TOUSSAINT, Chief Judge

Matthew A. Cooper appeals the district court's denial of his motion for Judgment Not Withstanding the Verdict (JNOV) and in the alternative, a new trial. Cooper argues that: (1) when it failed to grant his motion for JNOV or a new trial, alleging that the verdict was not supported by the evidence; and (2) by failing to grant his motion for JNOV or a new trial with respect to the damages issue. We affirm.

D E C I S I O N

Whether a JNOV should be granted is a question of law. Edgewater Motels, Inc. v. Gatzke, 277 N.W.2d 11, 14 (Minn. 1979). A JNOV may be granted only when the evidence is so overwhelming on oneside that reasonable people cannot differ as to the proper outcome. Lamb v. Jordan, 333 N.W.2d 852, 855 (Minn. 1983). All the evidence must be considered and viewed in the light most favorable to the verdict. Id. The reviewing court cannot weigh the evidence or assess witness credibility. Id. If conflicting, credible testimony is presented on the issues of negligence and causation, a district court does not err in denying a motion for JNOV. Pomani v. Underwood, 365 N.W.2d 286, 289 (Minn. App.1985).

I.

Cooper argues that the district court abused its discretion by failing to grant JNOV, contrary to the overwhelming evidence presented at trial in support of his claim. Cooper alleges that on July 14, 1992, while performing his duties as a meter reader for the Brainerd Power and Light Department, he received a personal injury to his right knee as a result of negligent maintenance of the stairs of rental property owned by Gregory and Kathy Kretzman. The record reveals that as a result of a fall in October 1993, Cooper aggravated this condition.

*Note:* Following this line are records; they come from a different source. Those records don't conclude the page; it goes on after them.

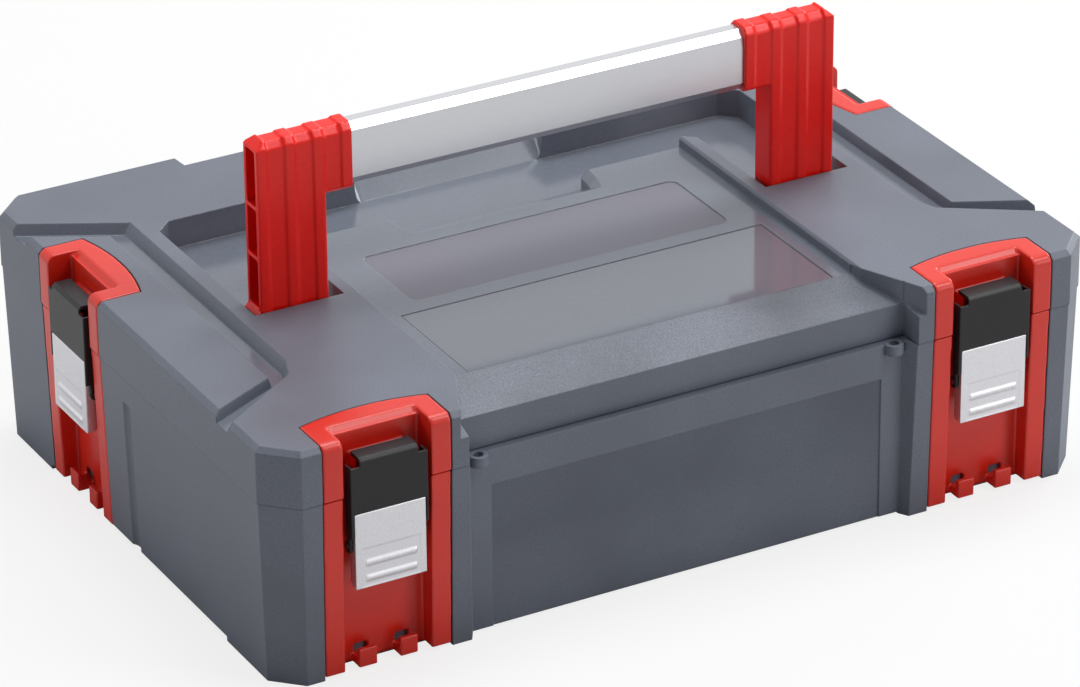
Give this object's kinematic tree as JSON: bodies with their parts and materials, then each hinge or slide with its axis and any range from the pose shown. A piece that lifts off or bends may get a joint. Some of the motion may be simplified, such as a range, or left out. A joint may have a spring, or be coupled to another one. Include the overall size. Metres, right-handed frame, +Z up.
{
  "type": "tool case",
  "caption": "Flat hard plastic tool case with hinged lid, over-centre draw latches, red latch bezels and a fold-down carrying handle with aluminium bar.",
  "frame": {"origin": "centre of the footprint on the floor, under the middle of the overall box", "axes": "+X to the right along the latch front, +Y to the hinged rear, +Z up"},
  "size_m": [0.4482, 0.3152, 0.2095],
  "materials": {
    "grey_plastic": "fine grained moulded polypropylene",
    "red_plastic": "satin moulded",
    "black_steel": "satin black coated sheet",
    "lever_steel": "satin sheet",
    "pin_steel": "bright drawn",
    "bar_aluminium": "satin anodised extrusion"
  },
  "bodies": {
    "base": {"base_shell": "grey_plastic", "seal_eyes": "grey_plastic", "latch_channel_fl": "red_plastic", "latch_channel_fr": "red_plastic", "latch_channel_sl": "red_plastic", "latch_channel_sr": "red_plastic", "lever_pins": "pin_steel", "hinge_pins": "pin_steel"},
    "lid": {"lid_shell": "grey_plastic", "latch_bezel_fl": "red_plastic", "latch_bezel_fr": "red_plastic", "latch_bezel_sl": "red_plastic", "latch_bezel_sr": "red_plastic", "handle_pivot_pins": "pin_steel"},
    "handle": {"handle_bar": "bar_aluminium", "handle_upright_left": "red_plastic", "handle_upright_right": "red_plastic"},
    "lever_fl": {"latch_lever_fl": "lever_steel", "hook_pin_fl": "pin_steel"},
    "hook_fl": {"latch_hook_fl": "black_steel"},
    "lever_fr": {"latch_lever_fr": "lever_steel", "hook_pin_fr": "pin_steel"},
    "hook_fr": {"latch_hook_fr": "black_steel"},
    "lever_sl": {"latch_lever_sl": "lever_steel", "hook_pin_sl": "pin_steel"},
    "hook_sl": {"latch_hook_sl": "black_steel"},
    "lever_sr": {"latch_lever_sr": "lever_steel", "hook_pin_sr": "pin_steel"},
    "hook_sr": {"latch_hook_sr": "black_steel"}
  },
  "joints": [
    {"name": "lid_hinge", "type": "hinge", "parent": "base", "child": "lid", "pos_m": [0, 0.1536, 0.0935], "axis": [-1, 0, 0], "range_deg": [0, 100]},
    {"name": "handle_fold", "type": "hinge", "parent": "lid", "child": "handle", "pos_m": [0, -0.0115, 0.1135], "axis": [-1, 0, 0], "range_deg": [0, 90]},
    {"name": "lever_fl_turn", "type": "hinge", "parent": "base", "child": "lever_fl", "pos_m": [-0.163, -0.1532, 0.0805], "axis": [-1, 0, 0], "range_deg": [0, 120]},
    {"name": "hook_fl_turn", "type": "hinge", "parent": "lever_fl", "child": "hook_fl", "pos_m": [-0.163, -0.152, 0.0665], "axis": [-1, 0, 0], "range_deg": [-138, 0]},
    {"name": "lever_fr_turn", "type": "hinge", "parent": "base", "child": "lever_fr", "pos_m": [0.163, -0.1532, 0.0805], "axis": [-1, 0, 0], "range_deg": [0, 120]},
    {"name": "hook_fr_turn", "type": "hinge", "parent": "lever_fr", "child": "hook_fr", "pos_m": [0.163, -0.152, 0.0665], "axis": [-1, 0, 0], "range_deg": [-138, 0]},
    {"name": "lever_sl_turn", "type": "hinge", "parent": "base", "child": "lever_sl", "pos_m": [-0.2197, 0.0605, 0.0805], "axis": [0, 1, 0], "range_deg": [0, 120]},
    {"name": "hook_sl_turn", "type": "hinge", "parent": "lever_sl", "child": "hook_sl", "pos_m": [-0.2185, 0.0605, 0.0665], "axis": [0, 1, 0], "range_deg": [-138, 0]},
    {"name": "lever_sr_turn", "type": "hinge", "parent": "base", "child": "lever_sr", "pos_m": [0.2197, 0.0605, 0.0805], "axis": [0, -1, 0], "range_deg": [0, 120]},
    {"name": "hook_sr_turn", "type": "hinge", "parent": "lever_sr", "child": "hook_sr", "pos_m": [0.2185, 0.0605, 0.0665], "axis": [0, -1, 0], "range_deg": [-138, 0]}
  ],
  "couplings": [
    {"joint": "hook_fl_turn", "follows": "lever_fl_turn", "ratio": -1.15},
    {"joint": "hook_fr_turn", "follows": "lever_fr_turn", "ratio": -1.15},
    {"joint": "hook_sl_turn", "follows": "lever_sl_turn", "ratio": -1.15},
    {"joint": "hook_sr_turn", "follows": "lever_sr_turn", "ratio": -1.15}
  ]
}
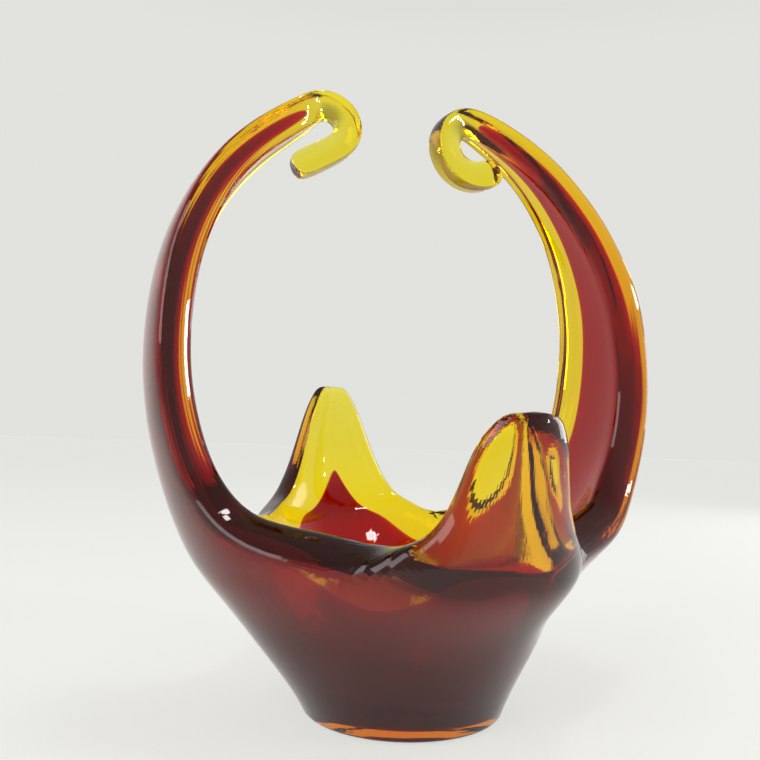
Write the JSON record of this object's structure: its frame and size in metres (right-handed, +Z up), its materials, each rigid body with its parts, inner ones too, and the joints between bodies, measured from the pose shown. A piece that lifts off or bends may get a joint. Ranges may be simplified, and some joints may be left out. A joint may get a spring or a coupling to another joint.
{
  "type": "basket bowl",
  "caption": "Thick cased glass bowl on a flat foot, its rim pulled into tall arms that curl over the opening and short points between them.",
  "frame": {"origin": "middle of the flat foot, on the surface the bowl stands on", "axes": "+Z up; +X towards the taller arm's root, -X towards the other arm; +Y towards the taller, rear point"},
  "size_m": [0.1646, 0.1384, 0.1894],
  "materials": {
    "amber": "fire polished, clear",
    "ruby": "clear, cased in amber"
  },
  "bodies": {
    "root": {"bowl_casing": "amber", "bowl_lining": "amber", "left_arm_casing": "amber", "left_arm_lining": "amber", "right_arm_casing": "amber", "right_arm_lining": "amber", "left_curl": "amber", "right_curl": "amber", "front_point": "amber", "rear_point": "amber", "bowl_ruby": "ruby", "left_arm_ruby": "ruby", "right_arm_ruby": "ruby"}
  },
  "joints": []
}
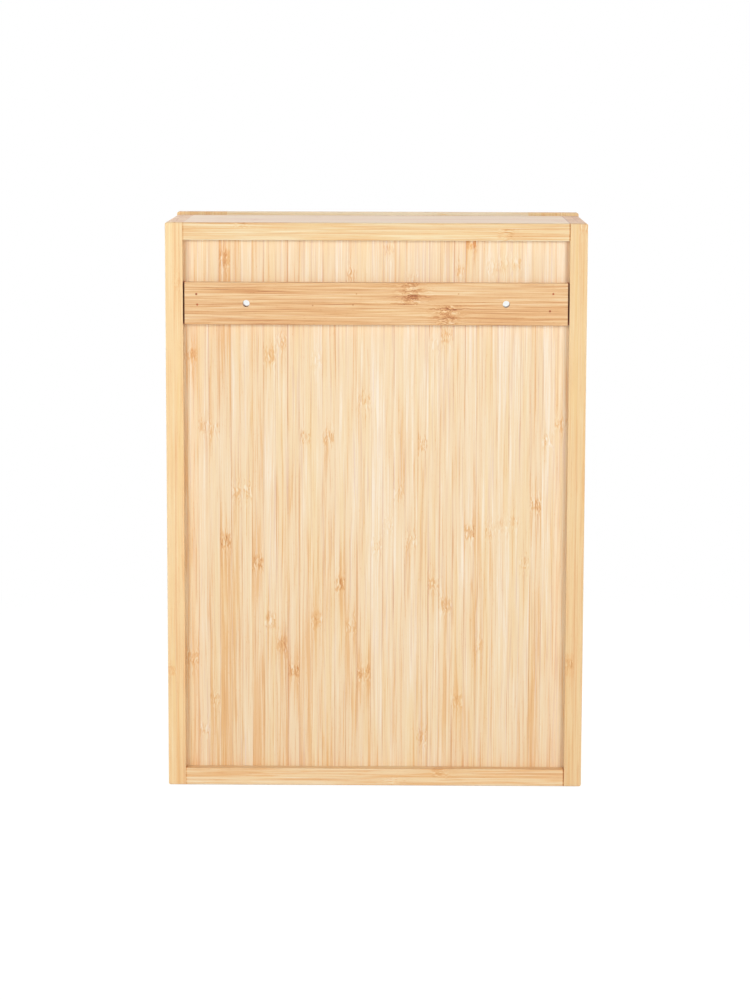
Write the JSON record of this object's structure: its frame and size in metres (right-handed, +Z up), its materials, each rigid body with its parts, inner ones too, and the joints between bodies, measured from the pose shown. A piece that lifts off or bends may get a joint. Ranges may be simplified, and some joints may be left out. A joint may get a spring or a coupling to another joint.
{
  "type": "glass door cabinet",
  "caption": "Bamboo wall cabinet with a framed glass door on butt hinges, a round knob, fixed shelves, a recessed back panel and a drilled hanging rail.",
  "frame": {"origin": "on the wall plane, which is the plane of the boards' back edges and of the hanging rail's outer face, halfway between the two hanging holes", "axes": "+Y into the wall, along the hanging holes; +Z up; +X to the right for someone who stands in front of the door"},
  "size_m": [0.3661, 0.1778, 0.4925],
  "materials": {
    "bamboo": "clear satin lacquer on laminated bamboo strips",
    "bamboo_panel": "pale laminated bamboo strips, upright, satin lacquer",
    "bamboo_rail": "darker carbonised bamboo strip, satin lacquer",
    "dowel_wood": "raw",
    "clear_glass": "clear float glass",
    "nickel": "nickel plated, satin",
    "nail_steel": "plain steel",
    "knob_metal": "brushed nickel",
    "dark_plastic": "moulded, matte",
    "magnet": "dark ferrite",
    "soft_pad": "soft translucent pad"
  },
  "bodies": {
    "carcass": {"side_board_left": "bamboo", "side_board_right": "bamboo", "top_board": "bamboo", "bottom_board": "bamboo", "carcass_dowels": "dowel_wood", "back_panel": "bamboo_panel", "hanging_rail": "bamboo_rail", "rail_nails": "nail_steel", "shelf_lower": "bamboo", "shelf_upper": "bamboo", "shelf_pins": "nickel", "hinge_upper_carcass_leaf": "nickel", "hinge_upper_pin": "nickel", "hinge_lower_carcass_leaf": "nickel", "hinge_lower_pin": "nickel", "hinge_screws_carcass": "nickel", "catch_housing": "dark_plastic", "catch_magnet": "magnet", "catch_pole_plates": "nail_steel", "catch_screws": "nickel"},
    "door": {"door_stile_hinge_side": "bamboo", "door_stile_knob_side": "bamboo", "door_rail_top": "bamboo", "door_rail_bottom": "bamboo", "glass_pane": "clear_glass", "glazing_bead_top": "bamboo", "glazing_bead_bottom": "bamboo", "glazing_bead_left": "bamboo", "glazing_bead_right": "bamboo", "bead_nails": "nail_steel", "hinge_upper_door_leaf": "nickel", "hinge_lower_door_leaf": "nickel", "hinge_screws_door": "nickel", "knob": "knob_metal", "knob_screw": "nail_steel", "knob_washer": "nail_steel", "strike_plate": "nickel", "strike_screw": "nickel", "door_bumpers": "soft_pad"}
  },
  "joints": [
    {"name": "door_hinge", "type": "hinge", "parent": "carcass", "child": "door", "pos_m": [-0.1833, -0.1364, -0.1735], "axis": [0, 0, -1], "range_deg": [0, 180]}
  ]
}
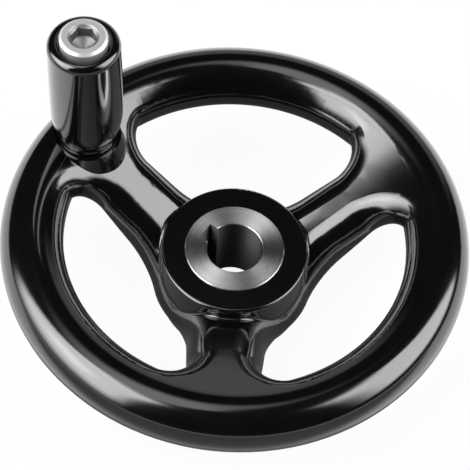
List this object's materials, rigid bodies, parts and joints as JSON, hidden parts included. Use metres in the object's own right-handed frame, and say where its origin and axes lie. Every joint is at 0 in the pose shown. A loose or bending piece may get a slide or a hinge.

There was evidence offered at trial indicating that Cooper's injuries were the result of the natural exacerbation of a preexisting condition. The history taken by Dr. Kuusisto, the treating physician following the July 1992 incident, indicated that Cooper admitted he had previous clicking in the knee. Dr. Paul Rud also treated Cooper. A December 3, 1993, arthroscopy revealed areas of chondromalacia and a tear of the meniscus. It was Dr. Rud's opinion that Cooper's torn medial meniscus and the worsening of his pre-existing arthritic condition resulted from the July 1992 fall.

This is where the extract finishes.